There are lots of good reasons to run a program on your desktop:

  • You get to control upgrades, so some stupid unanticipated upgrade doesn‘t tank your machine and your productivity as you desperately try to untangle the unwelcome new interface, or the mush that a bug in the new upgrade has made in your locally stored data.
  • You don’t have a single point of failure. If you use an ASP for a mission-critical application and it crashes (or anything along the path between you and it crashes), your work stops until the breakdown is fixed. If your entire company uses a centralized server, a break in the network or the server can stop your entire company for a day. That costs more than just the cost to fix the system; it’s essentially your entire company’s output for the time it takes to fix the breakdown! (See The Goal for details about that last one…)
  • It runs faster. Period. The Internet, especially, is dog-slow. And the slowness can happen anywhere along the path between you and your host. With a desktop, you know how to speed it up: buy a new disk and processor. With a network-based program, there may be no way to speed it up.
  • It’s pay-once, so for programs you use often, you don’t have to worry about being reamed by deceptive pay-as-you-go fees that seem cheap until you realize that over the next two years, you will spend ten times more on the software rental than you ever would on a piece of shrink-wrapped software.
  • You can backup your data yourself, so when the central database server has a disk-destroying crash and it turns out that the support staff wasn’t actually making those backups they had promised, you won‘t lose a decade’s work.
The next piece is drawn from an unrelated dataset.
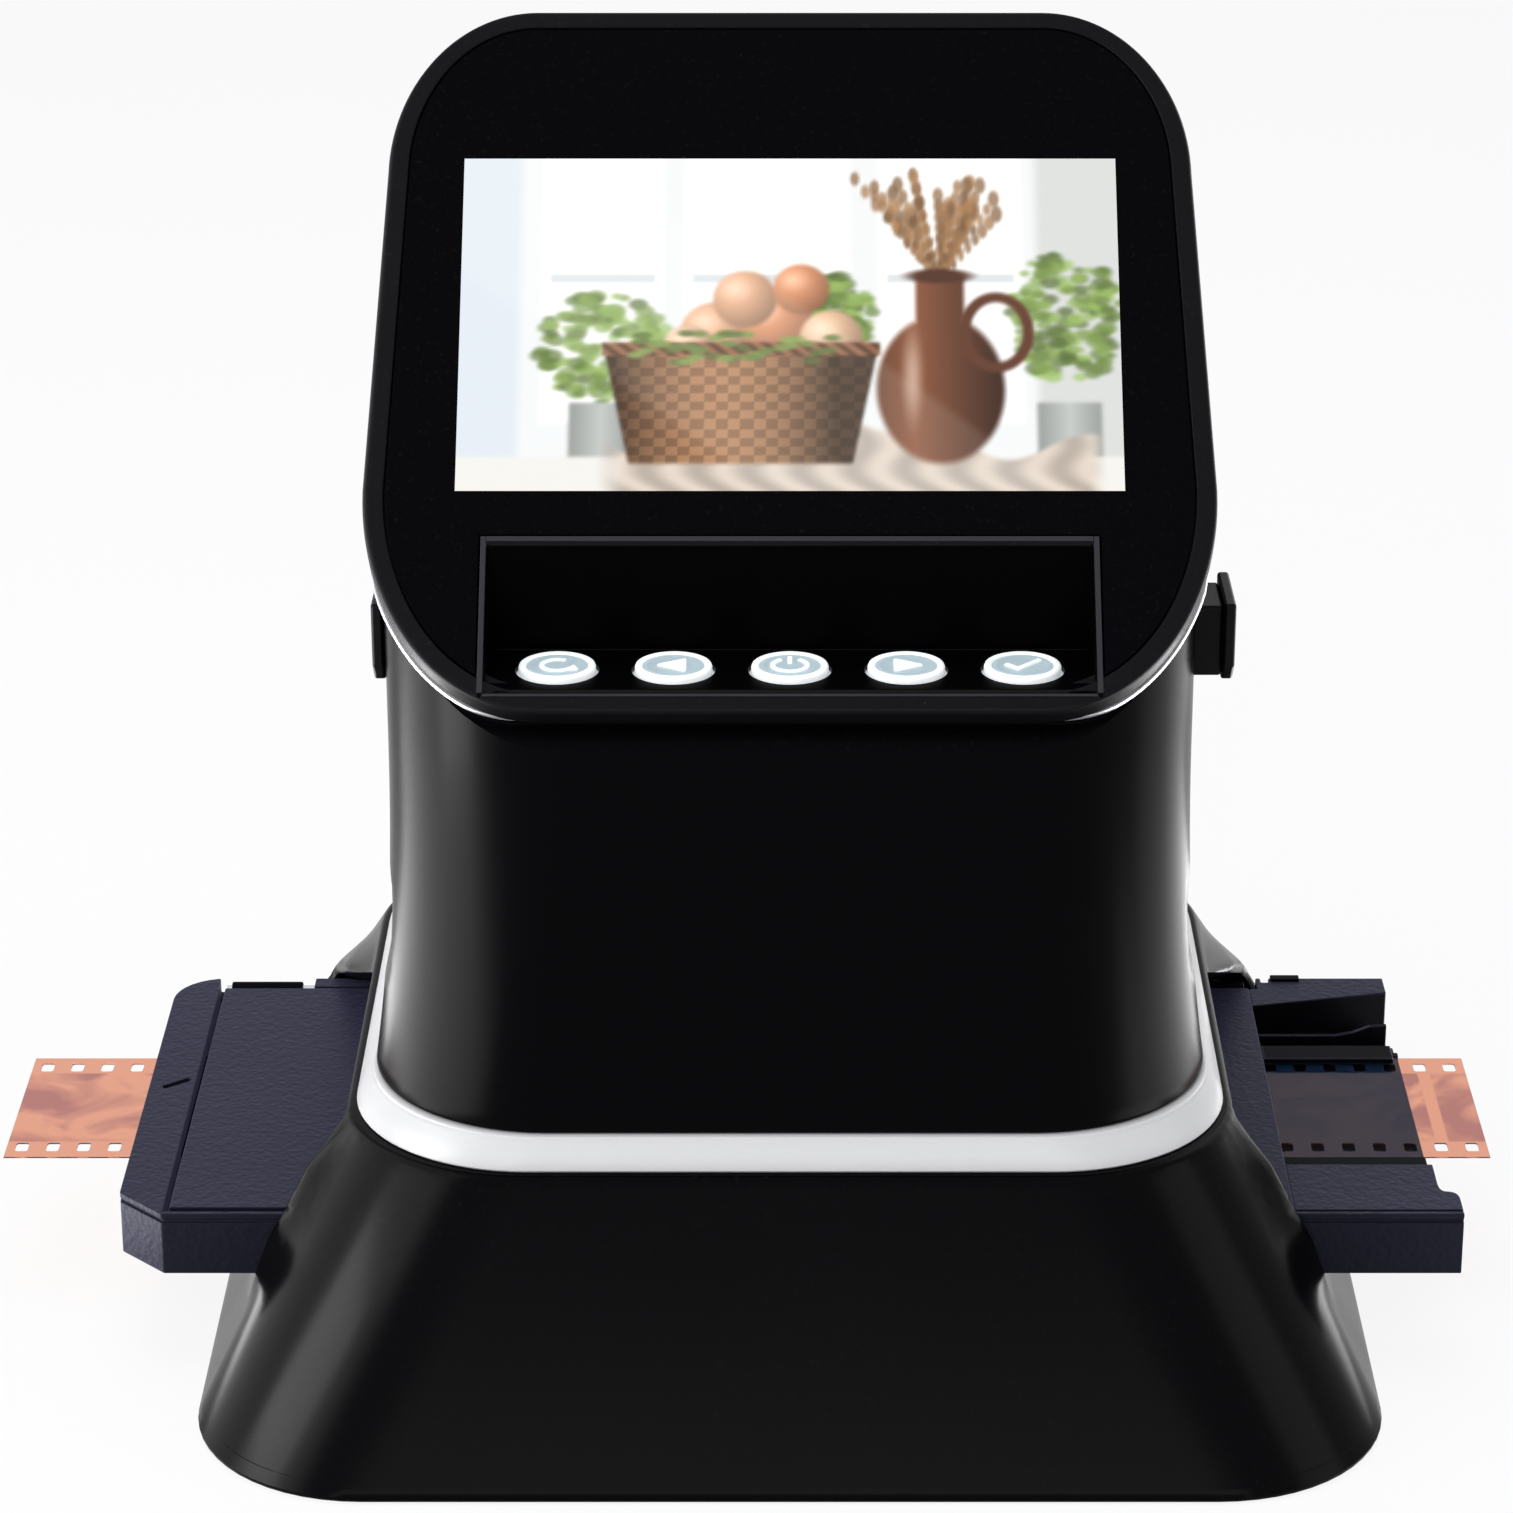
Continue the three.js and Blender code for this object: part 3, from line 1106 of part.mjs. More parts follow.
function lightHood() {
  const flange = slab(hoodFlangeWidth, hoodFlangeDepth, BASE_TOP, hoodFlangeTop);
  let hood = join(flange, loft(hoodRings()));
  for (const [x, y] of hoodPosts()) {
    hood = join(hood, pillar(HOOD_POST_RADIUS, x, y, BASE_TOP, mainBoardTop - BOARD_THICKNESS));
  }
  const [low, high] = hoodRings();
  const inside = loft([
    ring(HOOD_WIDTH - 2 * HOOD_WALL, HOOD_DEPTH - 2 * HOOD_WALL, HOOD_CORNER / 2, low.z - OVERRUN),
    ring(HOOD_TOP_WIDTH - 2 * HOOD_WALL, HOOD_TOP_DEPTH - 2 * HOOD_WALL, HOOD_CORNER / 2, high.z + OVERRUN),
  ]);
  return piece('light_hood', cut(hood, inside), satinBlack);
}

function mainBoard() {
  const share = (mainBoardTop - BASE_TOP) / HOOD_HEIGHT;
  const window = slab(
    THREE.MathUtils.lerp(HOOD_WIDTH, HOOD_TOP_WIDTH, share) + 4 * GAP,
    THREE.MathUtils.lerp(HOOD_DEPTH, HOOD_TOP_DEPTH, share) + 4 * GAP,
    mainBoardTop - BOARD_THICKNESS - OVERRUN, mainBoardTop + OVERRUN);
  const board = block(-mainBoardWidth / 2, mainBoardWidth / 2, mainBoardFront, MAIN_BOARD_REAR,
    mainBoardTop - BOARD_THICKNESS, mainBoardTop);
  return piece('main_board', cut(board, window), boardGreen);
}

/** Socket block on the main board with its mouth facing a side wall. */
function socket(name, { side, y, length, width, height, mouthWidth, mouthHeight }) {
  const outer = side * (TOWER_WIDTH / 2 - TOWER_WALL - SOCKET_SETBACK);
  const inner = outer - side * length;
  const body = block(Math.min(inner, outer), Math.max(inner, outer), y - width / 2, y + width / 2,
    mainBoardTop, mainBoardTop + height);
  const mouthInner = inner + side * SOCKET_WALL;
  const mouthOuter = outer + side * OVERRUN;
  const middle = mainBoardTop + height / 2;
  const mouth = block(Math.min(mouthInner, mouthOuter), Math.max(mouthInner, mouthOuter),
    y - mouthWidth / 2, y + mouthWidth / 2, middle - mouthHeight / 2, middle + mouthHeight / 2);
  return piece(name, cut(body, mouth), socketMetal);
}

const sockets = () => [
  socket('sd_socket', {
    side: -1, y: bayMiddle, length: CARD_SOCKET_LENGTH, width: CARD_SOCKET_WIDTH,
    height: CARD_SOCKET_HEIGHT, mouthWidth: CARD_WIDTH, mouthHeight: CARD_MOUTH_HEIGHT,
  }),
  socket('usb_port', {
    side: 1, y: bayMiddle - BAY_LENGTH / 4, length: USB_LENGTH, width: USB_WIDTH, height: USB_HEIGHT,
    mouthWidth: USB_WIDTH - 2 * SOCKET_WALL, mouthHeight: USB_HEIGHT - 2 * SOCKET_WALL,
  }),
  socket('video_port', {
    side: 1, y: bayMiddle + BAY_LENGTH / 4, length: VIDEO_LENGTH, width: VIDEO_WIDTH, height: VIDEO_HEIGHT,
    mouthWidth: VIDEO_WIDTH - 2 * SOCKET_WALL, mouthHeight: VIDEO_HEIGHT - 2 * SOCKET_WALL,
  }),
];

function cameraBracket() {
  const top = hoodTop + CAMERA_BRACKET_THICKNESS;
  let bracket = cut(
    slab(CAMERA_BRACKET_WIDTH, CAMERA_BRACKET_DEPTH, hoodTop, top),
    pillar(LENS_RADIUS + GAP, 0, 0, hoodTop - OVERRUN, top + OVERRUN));
  const x = CAMERA_BOARD_WIDTH / 2 - CAMERA_POST_RADIUS;
  const y = CAMERA_BOARD_DEPTH / 2 - CAMERA_POST_RADIUS;
  for (const [postX, postY] of fourCorners(x, y)) {
    bracket = join(bracket, pillar(CAMERA_POST_RADIUS, postX, postY, hoodTop, cameraBoardBottom));
  }
  return piece('camera_bracket', bracket, steel);
}

const cameraBoard = () => piece(
  'camera_board',
  slab(CAMERA_BOARD_WIDTH, CAMERA_BOARD_DEPTH, cameraBoardBottom, cameraBoardBottom + BOARD_THICKNESS),
  boardGreen);

/** Barrel that hangs from the camera board, turned from one profile. */
function lensBarrel() {
  const bottom = cameraBoardBottom - LENS_LENGTH;
  const profile = [
    [0, cameraBoardBottom],
    [0, cameraBoardBottom - LENS_ROOF],
    [LENS_BORE_RADIUS, cameraBoardBottom - LENS_ROOF],
    [LENS_BORE_RADIUS, bottom],
    [LENS_RADIUS, bottom],
    [LENS_RADIUS, cameraBoardBottom - LENS_FLANGE_HEIGHT],
    [LENS_FLANGE_RADIUS, cameraBoardBottom - LENS_FLANGE_HEIGHT],
    [LENS_FLANGE_RADIUS, cameraBoardBottom],
    [0, cameraBoardBottom],
  ];
  return piece('lens_barrel', turned(profile), satinBlack);
}

/** Solid turned about Z from [radius, z] points. */
function turned(profile) {
  const points = profile.map(([radius, z]) => new THREE.Vector2(radius, z));
  return solidOf(new THREE.LatheGeometry(points, ROUND_STEPS).rotateX(Math.PI / 2));
}

function frontLens() {
  const radius = LENS_BORE_RADIUS - LENS_GLASS_PLAY;
  const bottom = cameraBoardBottom - LENS_LENGTH + LENS_GLASS_SINK;
  const top = bottom + LENS_GLASS_THICKNESS;
  const faceShares = [0.5, 1];
  const low = faceShares.map((share) => [radius * share, bottom + LENS_GLASS_BULGE * share ** 2]);
  const high = faceShares.map((share) => [radius * share, top - LENS_GLASS_BULGE * share ** 2]).reverse();
  return piece('front_lens', turned([[0, bottom], ...low, ...high, [0, top], [0, bottom]]), lensGlass);
}

/** Flat ribbon of constant thickness between two heights, with a foot on the board below. */
function ribbon(name, y, topZ, footSide, head) {
  const far = y + RIBBON_THICKNESS;
  const low = mainBoardTop;
  const outline = footSide > 0
    ? [[y, topZ], [y, low], [far + RIBBON_FOOT, low], [far + RIBBON_FOOT, low + RIBBON_THICKNESS],
      [far, low + RIBBON_THICKNESS], [far, topZ]]
    : [[far, topZ], [far, low], [y - RIBBON_FOOT, low], [y - RIBBON_FOOT, low + RIBBON_THICKNESS],
      [y, low + RIBBON_THICKNESS], [y, topZ]];
  const strip = prismAlongX(footSide > 0 ? outline.reverse() : outline, -RIBBON_WIDTH / 2, RIBBON_WIDTH / 2);
  return piece(name, head ? join(strip, head) : strip, ribbonBrown);
}

function ribbons() {
  const cameraTop = cameraBoardBottom + BOARD_THICKNESS;
  const cameraY = MAIN_BOARD_REAR - RIBBON_FOOT - 2 * RIBBON_THICKNESS;
  const onCamera = block(-RIBBON_WIDTH / 2, RIBBON_WIDTH / 2, CAMERA_BOARD_DEPTH / 2 - RIBBON_FOOT,
    cameraY + RIBBON_THICKNESS, cameraTop, cameraTop + RIBBON_THICKNESS);
  const screenEdge = screenMiddle - screenHeight / 2;
  const screenY = faceLipY + screenEdge * Math.cos(slope) - bracketTop() * Math.sin(slope)
    - RIBBON_THICKNESS - 2 * GAP;
  const screenTop = FACE_LIP_Z + screenEdge * Math.sin(slope) + bracketTop() * Math.cos(slope) - GAP;
  return [
    ribbon('camera_ribbon', cameraY, cameraTop + RIBBON_THICKNESS, 1, onCamera),
    ribbon('screen_ribbon', screenY, screenTop, 1),
  ];
}

const scanner = new THREE.Group();
scanner.position.x = -FILM_SHIFT;
scanner.add(
  baseShell(),
  bottomPlate(),
  ...feetAndBaseScrews(),
  lampBoard(),
  trayBed(),
  diffuserPlate(),
  trayGuide('tray_guide_front', -1),
  trayGuide('tray_guide_rear', 1),
  trimCollar(),
  towerShell(),
  rearCover(),
  ...rearScrews(),
  frontBezel(),
  faceGroup(),
  ...buttons(),
  ...keyBoardAndSwitches(),
  ...selector(),
  lightHood(),
  mainBoard(),
  ...sockets(),
  cameraBracket(),
  cameraBoard(),
  lensBarrel(),
  frontLens(),
  ...ribbons(),
  trayBase(),
  trayCover(),
  hingePin(),
  filmStrip());

export default scanner;
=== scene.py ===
"""Film negative scanner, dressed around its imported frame.

Sizes are in millimetres about the scanner's own middle plane: X to the right, Y away, Z up. Each
piece is drawn there, and moves into the frame, in metres, when it is finished.
"""

import logging
import math
from dataclasses import dataclass, field
from enum import Enum

import bmesh
import bpy
import numpy as np
from mathutils import Matrix, Vector
from mathutils.geometry import tessellate_polygon


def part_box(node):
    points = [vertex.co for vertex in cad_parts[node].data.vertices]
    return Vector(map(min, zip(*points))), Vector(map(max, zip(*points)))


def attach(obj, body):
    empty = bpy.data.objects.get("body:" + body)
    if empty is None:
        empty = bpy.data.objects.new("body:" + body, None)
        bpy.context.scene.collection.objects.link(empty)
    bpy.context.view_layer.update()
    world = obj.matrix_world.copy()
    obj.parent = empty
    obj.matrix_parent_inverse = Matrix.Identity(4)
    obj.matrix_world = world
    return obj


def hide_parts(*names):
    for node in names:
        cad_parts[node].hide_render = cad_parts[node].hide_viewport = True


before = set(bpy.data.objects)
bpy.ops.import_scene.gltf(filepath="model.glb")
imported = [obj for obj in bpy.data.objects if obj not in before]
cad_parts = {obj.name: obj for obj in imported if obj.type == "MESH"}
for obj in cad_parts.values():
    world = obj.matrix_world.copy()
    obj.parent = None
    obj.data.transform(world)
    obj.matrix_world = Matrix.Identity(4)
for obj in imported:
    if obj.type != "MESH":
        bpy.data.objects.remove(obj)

log = logging.getLogger("scanner")

MM = 0.001
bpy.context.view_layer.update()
LOW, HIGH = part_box("tower_shell")
MIDDLE_X = (LOW.x + HIGH.x) / 2
INTO_FRAME = Matrix.Translation((MIDDLE_X, 0, 0)) @ Matrix.Scale(MM, 4)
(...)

Once, and only once, I used Yahoo calendar for a week. My ISP was having connectivity troubles right as I had to rush out to a meeting and had forgotten where to go. Alas, my Yahoo Calendar didn’t leave me yelling “Yahoo”—it left me yelling “G*d f**king damnit!” Which wasn’t nearly as much fun.
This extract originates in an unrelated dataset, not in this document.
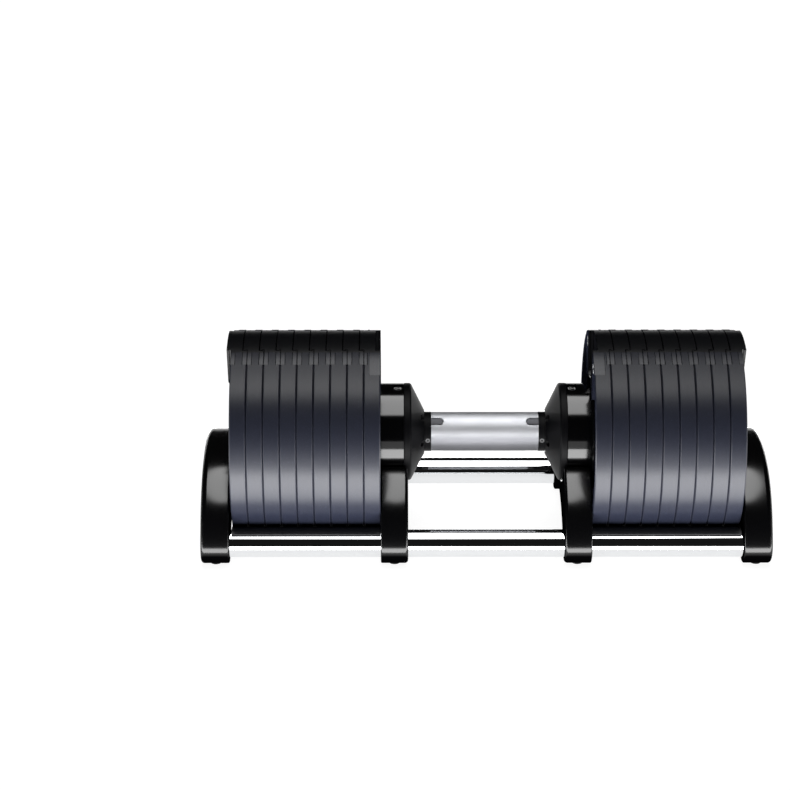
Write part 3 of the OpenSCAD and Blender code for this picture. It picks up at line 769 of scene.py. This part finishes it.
def make_grip():
    """Radius = tube radius minus depth times (1 - pyramid), and down to the bore inside the notches."""
    turns = KNURL_ROUND * 4
    rows = 4 * int(2 * GRIP_END / KNURL_PITCH)
    angle = np.arange(turns)[None, :] * 2 * math.pi / turns
    x = np.linspace(-GRIP_END, GRIP_END, rows + 1)[:, None]
    u = angle * KNURL_ROUND / (2 * math.pi)
    v = x / KNURL_PITCH
    pyramid = np.minimum(triangle_wave(u + v), triangle_wave(u - v))
    plain = np.clip((np.abs(x) - (GRIP_END - PLAIN_END)) / PLAIN_RUN, 0, 1)
    relief_in = KNURL_DEPTH * (1 - np.minimum(pyramid * FLAT_TOPS, 1)) * (1 - plain)
    radius = GRIP_R - relief_in - (GRIP_R - GRIP_BORE - NOTCH_FLOOR) * notch_depth(angle, x)
    outside = np.stack([x + 0 * angle, radius * np.sin(angle), AXIS_Z + radius * np.cos(angle)], axis=-1)
    inside_profile = np.array([[GRIP_END, GRIP_BORE], [0, GRIP_BORE], [-GRIP_END, GRIP_BORE]])
    inside = turned_rows(inside_profile, 0, AXIS_Z, turns)
    shell = Shell()
    shell.rings(np.concatenate([outside, inside, outside[:1]]))
    grip = shell.build("knurled_grip", FINISH["grip_steel"], crease=75)
    hand_over(grip, "grip", "grip_steel", "grip_tube")
    print("knurl pitch", round(KNURL_PITCH / MM, 2), "mm,", rows, "rows of", turns)


make_grip()

# %% [markdown]
# ## Outlines made of arcs
# The cradle's brackets are cut to an outline of arcs that run smoothly into each other. An outline is listed
# as circles, each with the side its material lies on, and between two neighbouring circles there is either a
# touching point or a fillet. A fillet's centre lies at its own radius from both circles, so it is where two
# grown or shrunk circles cross.

# %% Chain circles into an outline
def angle_of(vector):
    return math.atan2(vector[1], vector[0])


def circles_cross(a, ra, b, rb, near):
    """Crossing of two circles nearest to the point near."""
    gap = b - a
    distance = np.linalg.norm(gap)
    along = (ra ** 2 - rb ** 2 + distance ** 2) / (2 * distance)
    aside = math.sqrt(max(ra ** 2 - along ** 2, 0))
    base = a + gap / distance * along
    across = np.array([-gap[1], gap[0]]) / distance * aside
    return min((base + across, base - across), key=lambda p: np.linalg.norm(p - near))


def arc_points(centre, radius, start, stop, turn, step=1.3 * MM):
    """Points and outward normals along an arc; turn is 1 clockwise round material, -1 round a hollow."""
    if turn > 0:
        sweep = -((start - stop) % (2 * math.pi))
    else:
        sweep = (stop - start) % (2 * math.pi)
    count = max(4, int(abs(sweep) * radius / step))
    angle = start + sweep * np.linspace(0, 1, count, endpoint=False)
    ray = np.stack([np.cos(angle), np.sin(angle)], axis=1)
    return centre + radius * ray, turn * ray


def outline_of(circles, joints):
    """circles are (centre, radius, side); joints[i] links circle i to the next one: None where they touch,
    or (fillet, near). A positive fillet rounds a corner off and a negative one fills a corner in."""
    count = len(circles)
    leave, enter, fillets = [0] * count, [0] * count, [None] * count
    for i, joint in enumerate(joints):
        j = (i + 1) % count
        (a, ra, side_a), (b, rb, side_b) = circles[i], circles[j]
        if joint is None:
            touch = angle_of(b - a) if ra > rb else angle_of(a - b)
            leave[i], enter[j] = touch, touch
            continue
        fillet, near = joint
        centre = circles_cross(a, ra - side_a * fillet, b, rb - side_b * fillet, near)
        leave[i], enter[j] = angle_of(centre - a), angle_of(centre - b)
        meets = [c + r * (centre - c) / np.linalg.norm(centre - c) for c, r in ((a, ra), (b, rb))]
        fillets[i] = (centre, abs(fillet), angle_of(meets[0] - centre), angle_of(meets[1] - centre),
                      1 if fillet > 0 else -1)
    parts = []
    for i, (centre, radius, side) in enumerate(circles):
        parts.append(arc_points(centre, radius, enter[i], leave[i], side))
        if fillets[i]:
            parts.append(arc_points(*fillets[i], step=0.6 * MM))
    return np.concatenate([p for p, n in parts]), np.concatenate([n for p, n in parts])


print("outline helpers ready")

# %% [markdown]
# ## Cradle brackets
# Four moulded arches hold the rails and keep the discs upright. Seen from the end, each is a flat crown, two
# round shoulders that run down to a boss round each rail, and a hollow underneath; the inner pair has a
# saddle that clears the hub. Mouldings have no sharp edges: the outer corner is rounded by several
# millimetres and the hollow face is scooped, which is what catches the light on black gloss.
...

If you like the whole ASP model, however, then please indulge. You feel like you’re out of control technologically, now? Just wait. Hee, hee, hee. And please—send me your now-useless PC, since I really need one to use as a print server…

Update in mid-2010: Now we have “software as a service (SAAS)” and “cloud computing.” Guess what? Same stuff, different day. Everything old is new again, only “old” in this case means two years old, not two decades old.